--- INFORMATION SUPPLIED ---

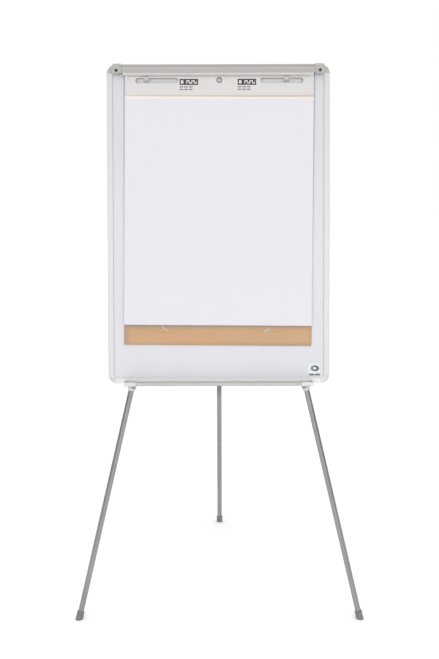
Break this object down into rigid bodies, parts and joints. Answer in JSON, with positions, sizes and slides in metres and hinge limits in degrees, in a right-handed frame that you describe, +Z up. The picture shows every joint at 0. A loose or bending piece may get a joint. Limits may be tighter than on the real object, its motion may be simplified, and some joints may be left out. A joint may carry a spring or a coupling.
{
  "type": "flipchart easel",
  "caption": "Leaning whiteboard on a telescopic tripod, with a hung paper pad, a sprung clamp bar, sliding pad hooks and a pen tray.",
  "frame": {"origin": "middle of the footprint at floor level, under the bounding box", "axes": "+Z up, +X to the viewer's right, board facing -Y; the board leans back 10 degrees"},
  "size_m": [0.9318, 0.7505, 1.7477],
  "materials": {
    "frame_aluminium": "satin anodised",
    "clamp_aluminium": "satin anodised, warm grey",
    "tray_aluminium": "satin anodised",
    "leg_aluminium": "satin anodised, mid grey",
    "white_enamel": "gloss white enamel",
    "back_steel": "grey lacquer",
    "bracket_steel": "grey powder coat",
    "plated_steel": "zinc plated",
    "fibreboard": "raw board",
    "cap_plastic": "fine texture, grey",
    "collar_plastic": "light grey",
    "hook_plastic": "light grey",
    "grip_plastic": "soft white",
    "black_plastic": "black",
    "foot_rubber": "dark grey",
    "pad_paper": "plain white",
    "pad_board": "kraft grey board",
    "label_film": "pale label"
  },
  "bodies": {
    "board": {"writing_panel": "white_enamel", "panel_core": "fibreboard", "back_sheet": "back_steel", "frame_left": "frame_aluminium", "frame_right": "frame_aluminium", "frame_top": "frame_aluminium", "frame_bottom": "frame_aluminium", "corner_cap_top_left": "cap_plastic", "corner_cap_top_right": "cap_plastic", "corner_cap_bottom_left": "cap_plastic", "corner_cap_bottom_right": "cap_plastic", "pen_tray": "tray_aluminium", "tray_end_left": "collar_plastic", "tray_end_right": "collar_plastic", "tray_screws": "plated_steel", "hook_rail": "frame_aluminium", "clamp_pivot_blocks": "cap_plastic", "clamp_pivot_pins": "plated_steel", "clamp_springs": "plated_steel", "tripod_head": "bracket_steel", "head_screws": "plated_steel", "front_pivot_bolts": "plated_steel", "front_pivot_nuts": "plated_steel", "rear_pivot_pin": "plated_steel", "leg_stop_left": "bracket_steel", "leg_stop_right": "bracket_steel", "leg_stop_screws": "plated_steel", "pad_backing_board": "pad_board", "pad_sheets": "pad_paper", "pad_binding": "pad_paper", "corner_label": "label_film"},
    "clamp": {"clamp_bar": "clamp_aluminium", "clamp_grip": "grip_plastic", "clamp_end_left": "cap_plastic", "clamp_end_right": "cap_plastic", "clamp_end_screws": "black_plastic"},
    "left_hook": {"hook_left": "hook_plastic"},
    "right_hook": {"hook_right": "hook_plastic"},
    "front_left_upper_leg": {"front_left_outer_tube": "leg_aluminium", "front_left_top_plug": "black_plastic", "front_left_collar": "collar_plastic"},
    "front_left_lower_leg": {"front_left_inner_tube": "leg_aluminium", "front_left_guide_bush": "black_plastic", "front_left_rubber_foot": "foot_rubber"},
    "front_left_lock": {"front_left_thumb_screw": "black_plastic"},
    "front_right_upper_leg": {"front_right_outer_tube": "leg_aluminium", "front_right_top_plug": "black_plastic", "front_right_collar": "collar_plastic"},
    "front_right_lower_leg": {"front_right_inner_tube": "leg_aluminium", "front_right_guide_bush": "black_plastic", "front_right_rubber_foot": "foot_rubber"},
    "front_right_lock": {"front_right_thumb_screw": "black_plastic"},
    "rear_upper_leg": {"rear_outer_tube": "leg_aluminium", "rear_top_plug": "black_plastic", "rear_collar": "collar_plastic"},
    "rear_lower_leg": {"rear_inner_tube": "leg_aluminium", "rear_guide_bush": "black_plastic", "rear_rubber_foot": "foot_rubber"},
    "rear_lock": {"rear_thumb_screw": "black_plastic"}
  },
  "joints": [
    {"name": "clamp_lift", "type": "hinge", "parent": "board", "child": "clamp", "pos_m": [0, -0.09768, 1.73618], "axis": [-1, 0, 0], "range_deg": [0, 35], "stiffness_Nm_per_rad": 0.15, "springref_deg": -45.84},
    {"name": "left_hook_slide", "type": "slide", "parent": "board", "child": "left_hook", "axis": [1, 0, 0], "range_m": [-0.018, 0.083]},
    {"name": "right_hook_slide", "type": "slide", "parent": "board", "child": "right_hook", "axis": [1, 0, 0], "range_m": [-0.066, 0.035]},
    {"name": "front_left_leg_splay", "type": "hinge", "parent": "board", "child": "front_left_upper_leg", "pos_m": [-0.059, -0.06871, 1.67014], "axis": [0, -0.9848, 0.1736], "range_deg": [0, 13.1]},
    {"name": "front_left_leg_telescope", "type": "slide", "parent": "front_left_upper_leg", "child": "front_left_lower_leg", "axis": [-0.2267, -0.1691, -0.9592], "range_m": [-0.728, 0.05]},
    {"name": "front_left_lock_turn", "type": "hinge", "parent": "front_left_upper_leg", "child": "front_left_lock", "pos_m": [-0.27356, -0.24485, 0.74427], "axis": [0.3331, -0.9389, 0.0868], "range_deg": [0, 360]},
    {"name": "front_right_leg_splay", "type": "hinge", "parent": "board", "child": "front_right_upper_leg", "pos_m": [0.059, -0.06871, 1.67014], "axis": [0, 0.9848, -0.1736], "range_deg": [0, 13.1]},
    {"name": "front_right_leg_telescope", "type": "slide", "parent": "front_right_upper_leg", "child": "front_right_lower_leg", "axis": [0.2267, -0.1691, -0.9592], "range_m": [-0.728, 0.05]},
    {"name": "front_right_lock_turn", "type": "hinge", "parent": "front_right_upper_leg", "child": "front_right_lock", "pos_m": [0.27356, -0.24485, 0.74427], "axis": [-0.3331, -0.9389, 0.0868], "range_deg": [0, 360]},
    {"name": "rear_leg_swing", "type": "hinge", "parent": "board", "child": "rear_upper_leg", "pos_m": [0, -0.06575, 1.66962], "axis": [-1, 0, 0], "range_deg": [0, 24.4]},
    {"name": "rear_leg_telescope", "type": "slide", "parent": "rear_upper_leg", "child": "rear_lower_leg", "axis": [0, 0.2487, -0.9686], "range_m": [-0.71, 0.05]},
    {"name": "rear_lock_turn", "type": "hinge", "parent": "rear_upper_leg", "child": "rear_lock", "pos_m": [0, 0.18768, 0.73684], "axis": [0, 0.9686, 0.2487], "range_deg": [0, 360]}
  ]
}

---
--- INFORMATION SUPPLIED ---

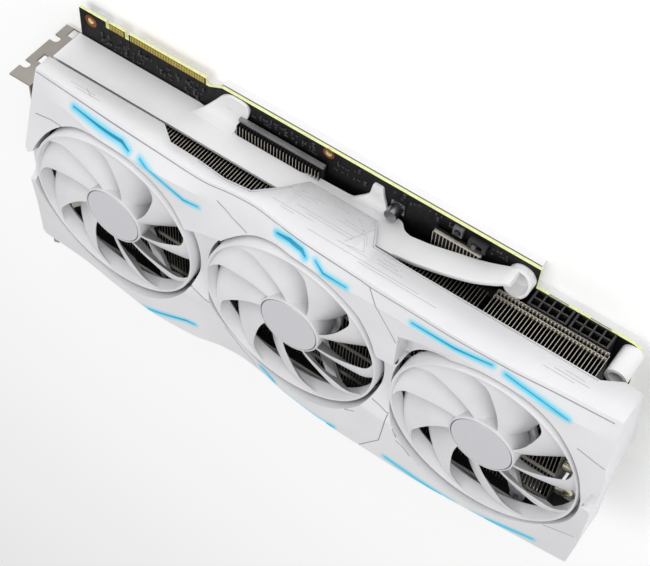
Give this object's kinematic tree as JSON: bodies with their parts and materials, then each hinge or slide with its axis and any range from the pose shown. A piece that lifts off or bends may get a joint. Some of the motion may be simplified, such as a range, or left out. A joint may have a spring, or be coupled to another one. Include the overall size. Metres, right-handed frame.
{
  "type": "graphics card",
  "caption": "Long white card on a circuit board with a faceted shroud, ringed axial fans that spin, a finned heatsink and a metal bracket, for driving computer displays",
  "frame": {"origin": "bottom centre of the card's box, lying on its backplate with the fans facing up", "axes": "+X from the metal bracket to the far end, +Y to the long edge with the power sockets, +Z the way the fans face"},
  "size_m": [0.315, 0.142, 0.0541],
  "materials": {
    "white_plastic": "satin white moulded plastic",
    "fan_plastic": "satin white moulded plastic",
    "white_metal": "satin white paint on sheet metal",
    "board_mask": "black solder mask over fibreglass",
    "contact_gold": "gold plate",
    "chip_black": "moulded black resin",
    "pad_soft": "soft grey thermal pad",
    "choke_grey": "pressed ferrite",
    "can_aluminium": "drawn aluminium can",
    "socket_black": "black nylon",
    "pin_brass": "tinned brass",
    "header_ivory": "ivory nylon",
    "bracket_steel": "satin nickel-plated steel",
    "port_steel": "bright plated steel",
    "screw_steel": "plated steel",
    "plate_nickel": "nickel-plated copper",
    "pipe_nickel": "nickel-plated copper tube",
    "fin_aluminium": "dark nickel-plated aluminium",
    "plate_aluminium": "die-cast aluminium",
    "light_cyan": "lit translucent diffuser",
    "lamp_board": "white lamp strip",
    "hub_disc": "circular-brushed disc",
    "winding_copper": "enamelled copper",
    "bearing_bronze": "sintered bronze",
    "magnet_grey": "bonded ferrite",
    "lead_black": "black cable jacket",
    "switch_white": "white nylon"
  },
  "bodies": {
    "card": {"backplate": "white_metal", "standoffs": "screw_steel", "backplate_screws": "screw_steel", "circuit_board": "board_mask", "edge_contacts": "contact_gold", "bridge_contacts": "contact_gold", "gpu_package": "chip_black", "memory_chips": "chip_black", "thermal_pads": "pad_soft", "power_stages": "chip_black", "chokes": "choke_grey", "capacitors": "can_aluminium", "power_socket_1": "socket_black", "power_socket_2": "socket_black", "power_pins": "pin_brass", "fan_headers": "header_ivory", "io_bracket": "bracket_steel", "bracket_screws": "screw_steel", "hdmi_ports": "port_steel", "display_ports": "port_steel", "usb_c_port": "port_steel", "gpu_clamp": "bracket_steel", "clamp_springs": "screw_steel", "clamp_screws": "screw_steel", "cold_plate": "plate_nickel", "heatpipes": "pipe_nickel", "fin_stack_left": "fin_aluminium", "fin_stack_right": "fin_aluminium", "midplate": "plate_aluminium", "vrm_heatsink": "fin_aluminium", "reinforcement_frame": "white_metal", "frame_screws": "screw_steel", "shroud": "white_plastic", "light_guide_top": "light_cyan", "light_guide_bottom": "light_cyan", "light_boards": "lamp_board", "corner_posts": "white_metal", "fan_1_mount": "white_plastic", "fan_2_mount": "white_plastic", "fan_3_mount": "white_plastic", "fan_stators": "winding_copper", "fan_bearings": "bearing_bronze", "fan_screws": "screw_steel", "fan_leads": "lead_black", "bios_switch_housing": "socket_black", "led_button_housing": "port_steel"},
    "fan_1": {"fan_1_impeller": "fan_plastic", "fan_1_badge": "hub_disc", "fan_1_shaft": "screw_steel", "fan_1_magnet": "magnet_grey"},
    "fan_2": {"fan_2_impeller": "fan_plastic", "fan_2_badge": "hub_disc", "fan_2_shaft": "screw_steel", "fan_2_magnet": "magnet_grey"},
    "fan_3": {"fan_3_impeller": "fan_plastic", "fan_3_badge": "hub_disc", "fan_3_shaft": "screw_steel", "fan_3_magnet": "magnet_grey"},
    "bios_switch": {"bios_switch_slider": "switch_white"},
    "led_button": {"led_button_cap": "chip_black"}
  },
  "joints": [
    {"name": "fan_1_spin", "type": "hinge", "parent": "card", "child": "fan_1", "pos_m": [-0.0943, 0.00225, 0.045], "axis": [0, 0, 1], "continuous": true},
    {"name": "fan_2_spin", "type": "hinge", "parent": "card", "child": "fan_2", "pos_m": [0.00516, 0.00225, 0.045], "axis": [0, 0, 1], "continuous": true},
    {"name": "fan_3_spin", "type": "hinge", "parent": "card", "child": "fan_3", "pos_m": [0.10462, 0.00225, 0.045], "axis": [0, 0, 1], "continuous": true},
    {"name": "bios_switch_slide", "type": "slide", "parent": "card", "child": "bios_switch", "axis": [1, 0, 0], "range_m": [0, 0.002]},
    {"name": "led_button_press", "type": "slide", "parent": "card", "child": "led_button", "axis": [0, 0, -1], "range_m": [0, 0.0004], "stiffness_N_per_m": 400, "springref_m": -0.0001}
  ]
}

---
--- INFORMATION SUPPLIED ---

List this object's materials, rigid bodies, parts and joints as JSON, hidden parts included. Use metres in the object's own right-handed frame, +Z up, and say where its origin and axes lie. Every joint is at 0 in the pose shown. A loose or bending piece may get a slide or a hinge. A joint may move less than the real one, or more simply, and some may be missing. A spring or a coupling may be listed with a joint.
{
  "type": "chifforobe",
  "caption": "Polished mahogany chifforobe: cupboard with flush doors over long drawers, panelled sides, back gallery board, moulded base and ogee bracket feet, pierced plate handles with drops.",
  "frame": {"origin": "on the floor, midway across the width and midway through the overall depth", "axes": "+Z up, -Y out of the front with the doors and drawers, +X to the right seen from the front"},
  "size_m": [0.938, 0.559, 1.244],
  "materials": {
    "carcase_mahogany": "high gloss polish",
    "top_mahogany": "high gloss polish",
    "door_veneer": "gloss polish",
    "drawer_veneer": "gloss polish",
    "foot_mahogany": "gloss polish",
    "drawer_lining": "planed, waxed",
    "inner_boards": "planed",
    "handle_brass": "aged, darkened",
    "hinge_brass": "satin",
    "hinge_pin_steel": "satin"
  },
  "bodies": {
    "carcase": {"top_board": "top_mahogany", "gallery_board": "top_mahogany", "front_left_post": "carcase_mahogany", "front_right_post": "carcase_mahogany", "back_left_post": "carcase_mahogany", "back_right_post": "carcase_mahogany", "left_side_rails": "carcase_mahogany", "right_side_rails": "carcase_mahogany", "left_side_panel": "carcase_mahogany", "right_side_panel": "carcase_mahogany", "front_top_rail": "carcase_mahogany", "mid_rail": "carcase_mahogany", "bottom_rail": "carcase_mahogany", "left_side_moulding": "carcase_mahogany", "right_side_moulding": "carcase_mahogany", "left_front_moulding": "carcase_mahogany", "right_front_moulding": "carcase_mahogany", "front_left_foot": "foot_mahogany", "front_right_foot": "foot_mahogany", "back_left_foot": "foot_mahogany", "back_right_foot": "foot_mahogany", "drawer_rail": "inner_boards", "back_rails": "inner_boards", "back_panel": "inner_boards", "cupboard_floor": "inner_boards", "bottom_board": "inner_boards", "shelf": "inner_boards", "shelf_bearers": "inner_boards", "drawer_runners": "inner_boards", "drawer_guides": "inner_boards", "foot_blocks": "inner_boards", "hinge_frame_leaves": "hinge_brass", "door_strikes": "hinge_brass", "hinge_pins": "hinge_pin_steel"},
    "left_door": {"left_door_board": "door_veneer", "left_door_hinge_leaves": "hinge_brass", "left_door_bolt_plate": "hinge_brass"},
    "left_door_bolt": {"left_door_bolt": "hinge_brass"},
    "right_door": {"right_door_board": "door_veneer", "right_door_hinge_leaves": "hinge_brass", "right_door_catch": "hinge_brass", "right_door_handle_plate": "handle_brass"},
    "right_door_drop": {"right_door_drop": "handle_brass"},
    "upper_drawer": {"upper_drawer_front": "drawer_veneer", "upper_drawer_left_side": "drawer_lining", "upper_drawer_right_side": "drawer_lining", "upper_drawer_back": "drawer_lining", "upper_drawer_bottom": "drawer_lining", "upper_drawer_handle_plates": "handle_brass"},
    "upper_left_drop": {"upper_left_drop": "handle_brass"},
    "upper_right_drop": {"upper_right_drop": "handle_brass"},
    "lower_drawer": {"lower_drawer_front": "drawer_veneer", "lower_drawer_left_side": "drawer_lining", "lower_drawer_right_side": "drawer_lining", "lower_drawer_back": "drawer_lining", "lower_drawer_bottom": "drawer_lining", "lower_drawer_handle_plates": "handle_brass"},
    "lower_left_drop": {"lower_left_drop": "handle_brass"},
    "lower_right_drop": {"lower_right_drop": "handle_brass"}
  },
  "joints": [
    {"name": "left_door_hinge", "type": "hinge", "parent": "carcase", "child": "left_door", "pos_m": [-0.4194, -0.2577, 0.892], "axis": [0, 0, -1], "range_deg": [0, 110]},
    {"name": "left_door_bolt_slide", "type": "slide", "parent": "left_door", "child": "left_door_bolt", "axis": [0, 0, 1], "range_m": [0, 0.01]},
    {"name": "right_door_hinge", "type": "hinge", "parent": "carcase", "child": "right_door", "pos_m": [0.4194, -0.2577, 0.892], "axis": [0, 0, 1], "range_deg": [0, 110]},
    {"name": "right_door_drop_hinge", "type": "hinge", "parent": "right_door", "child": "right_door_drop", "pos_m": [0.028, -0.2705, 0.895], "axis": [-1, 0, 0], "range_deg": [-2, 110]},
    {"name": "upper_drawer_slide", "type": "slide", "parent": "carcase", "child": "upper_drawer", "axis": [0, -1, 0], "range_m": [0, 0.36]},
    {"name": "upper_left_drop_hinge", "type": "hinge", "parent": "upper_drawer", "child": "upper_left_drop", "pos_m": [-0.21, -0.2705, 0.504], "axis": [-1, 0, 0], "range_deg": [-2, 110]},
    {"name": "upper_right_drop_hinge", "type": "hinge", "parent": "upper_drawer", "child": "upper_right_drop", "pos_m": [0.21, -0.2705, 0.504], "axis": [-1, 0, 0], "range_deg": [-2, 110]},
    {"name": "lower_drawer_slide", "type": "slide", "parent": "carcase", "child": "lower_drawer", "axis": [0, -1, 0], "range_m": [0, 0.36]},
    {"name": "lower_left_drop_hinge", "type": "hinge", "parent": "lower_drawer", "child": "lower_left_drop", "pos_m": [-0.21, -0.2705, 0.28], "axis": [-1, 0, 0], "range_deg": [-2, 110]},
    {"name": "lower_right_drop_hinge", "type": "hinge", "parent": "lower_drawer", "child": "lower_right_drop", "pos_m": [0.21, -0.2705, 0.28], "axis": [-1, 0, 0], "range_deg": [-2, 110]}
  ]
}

---

== EXERCISE REQUIREMENTS ==
Among the entries above, identify all lines with "axes" and copy them.

== EXERCISE SOLUTION ==
  "frame": {"origin": "middle of the footprint at floor level, under the bounding box", "axes": "+Z up, +X to the viewer's right, board facing -Y; the board leans back 10 degrees"},
  "frame": {"origin": "bottom centre of the card's box, lying on its backplate with the fans facing up", "axes": "+X from the metal bracket to the far end, +Y to the long edge with the power sockets, +Z the way the fans face"},
List this object's materials, rigid bodies, parts and joints as JSON, hidden parts included. Use metres in the object's own right-handed frame, +Z up, and say where its origin and axes lie. Every joint is at 0 in the pose shown. A loose or bending piece may get a slide or a hinge. A joint may move less than the real one, or more simply, and some may be missing. A spring or a coupling may be listed with a joint.
  "frame": {"origin": "on the floor, midway across the width and midway through the overall depth", "axes": "+Z up, -Y out of the front with the doors and drawers, +X to the right seen from the front"},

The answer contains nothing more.